The wisdom of the wise and the experience of ages may be preserved by quotation.
I pluck up the goodlisome herbs of sentences by pruning, eat them by reading, digest them by musing, and lay them up at length in the high seat of memory by gathering them together; that so, having tasted their sweetness, I may the less perceive the bitterness of life.
Next to the originator of a good sentence is the first quoter of it.
A great man quotes bravely, and will not draw on his invention when his memory serves him with a word as good.—What he quotes he fills with his own voice and humor, and the whole cyclopedia of his table-talk is presently believed to be his own.
The adventitious beauty of poetry may be felt in the greater delight with a verse given in happy quotation than in the poem.
By necessity, by proclivity, and by delight, we quote,—We quote not only books and proverbs, but arts, sciences, religions, customs, and laws; nay, we quote temples and houses, tables and chairs by imitation.
In literature, quotation is good only when the writer whom I follow goes my way, and, being better mounted than I, gives me a cast, as we say; but if I like the gay equipage so well as to go out of my road, I had better have gone afoot.
Our best thoughts come from others.
Whatever we may say against collections, which present authors in a disjointed form, they nevertheless bring about many excellent results. We are not always so composed, so full of wisdom, that we are able to take in at once the whole scope of a work according to its merits. Do we not mark in a book passages which seem to have a direct reference to ourselves? Young people especially, who have failed in acquiring a complete cultivation of mind, are roused in a praiseworthy way by brilliant passages.
A verse may find him who a sermon flies.
Quotation, sir, is a good thing; there is a community of mind in it: classical quotation is the parole of literary men all over the world.
Particles of science are often very widely scattered, and writers of extensive comprehension have incidental remarks upon topics remote from the principal subject, which are often more valuable than former treatises, and which are not known because not promised in the title.
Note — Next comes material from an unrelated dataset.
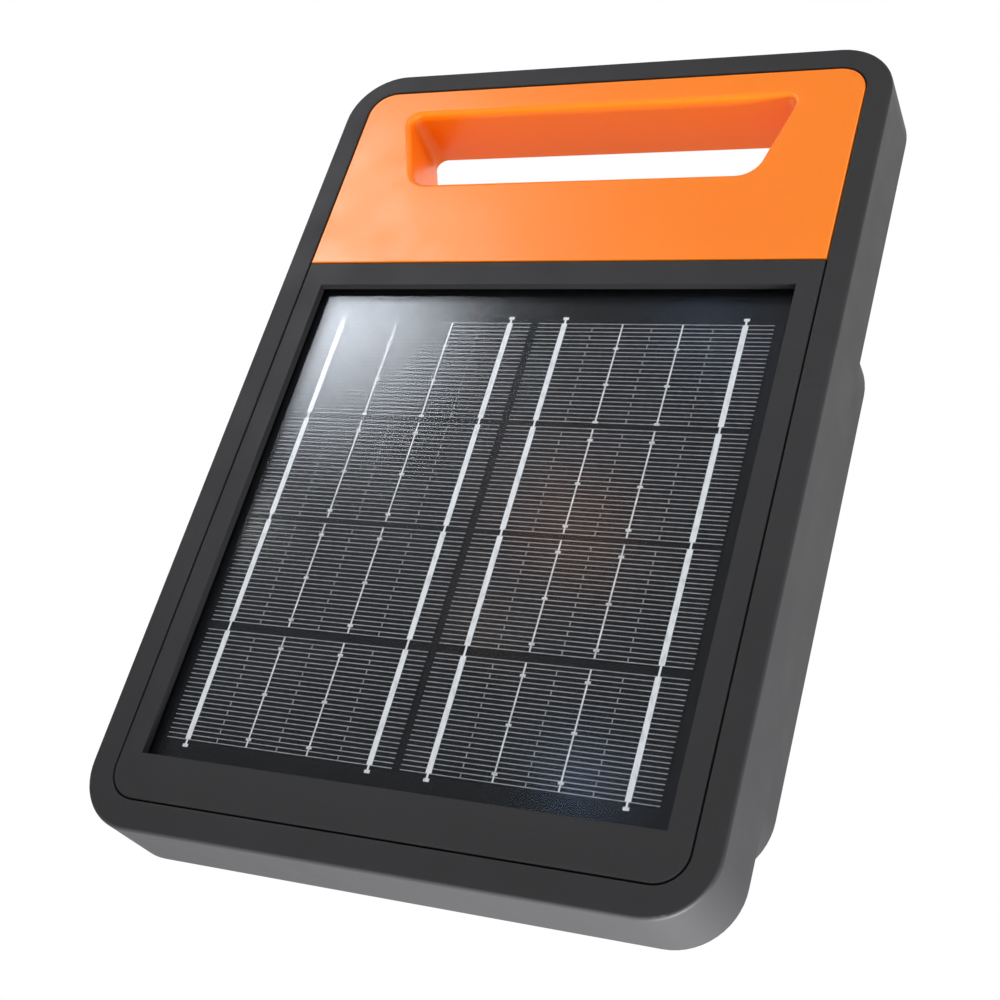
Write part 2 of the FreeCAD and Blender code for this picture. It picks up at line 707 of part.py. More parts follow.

He that collects these is very laudably employed, as he facilitates the progress of others, and by making that easy of attainment which is already written, may give some adventurous mind leisure for new thoughts and original designs.
He that recalls the attention of mankind to any part of learning which time has left behind it, may be truly said to advance the literature of his own age.
Every quotation contributes something to the stability or enlargement of the language.
Quotation is the highest compliment you can pay to an author.
The obscurest sayings of the truly great are often these which contain the germ of the profoundest and most useful truths.
I have only made a nosegay of culled flowers, and have brought nothing of my own but the thread that ties them together.
I quote others only the better to express myself.
Selected thoughts depend for their flavor upon the terseness of their expression, for thoughts are grains of sugar or salt, that must be melted in a drop of water.
In quoting of books, quote such authors as are usually read; others you may read for your own satisfaction, but do not name them.
A thing is never too often repeated which is never sufficiently learned.
Have at you with a proverb.
Full of wise saws and modern instances.
The proverb answers where the sermon fails, as a well-charged pistol will do more execution than a whole barrel of gunpowder idly exploded in the air.
Whoever reads only to transcribe or quote shining remarks without entering into the genius and spirit of the author, will be apt to be misled out of a regular way of thinking, and the product of all this will be found to be a manifest incoherent piece of patchwork.
Abstracts, abridgments, summaries, etc., have the same use as burning glasses, to collect the diffused rays of wit and learning in authors, and make them point with warmth and quickness upon the reader's imagination.
Fine words!—I wonder where you stole them.
If these little sparks of holy fire thus heaped up together do not give life to your prepared and already enkindled spirit, yet they will sometimes help to entertain a thought, to actuate a passion, to employ and hallow a fancy.
To select well among old things is almost equal to inventing new ones.
We ought never to be afraid to repeat an ancient truth, when we feel that we can make it more striking by a neater turn, or bring it alongside of another truth, which may make it clearer, and thereby accumulate evidence. It belongs to the inventive faculty to see clearly the relative state of things, and to be able to place them in connection; but the discoveries of ages gone by belong less to their first authors than to those who make them practically useful to the world.
The multiplicity of facts and writings is become so great that everything must soon be reduced to extracts.
I am but a gatherer and disposer of other men's stuff.
The wise men of old have sent most of their morality down the stream of time in the light skiff of apothegm or epigram.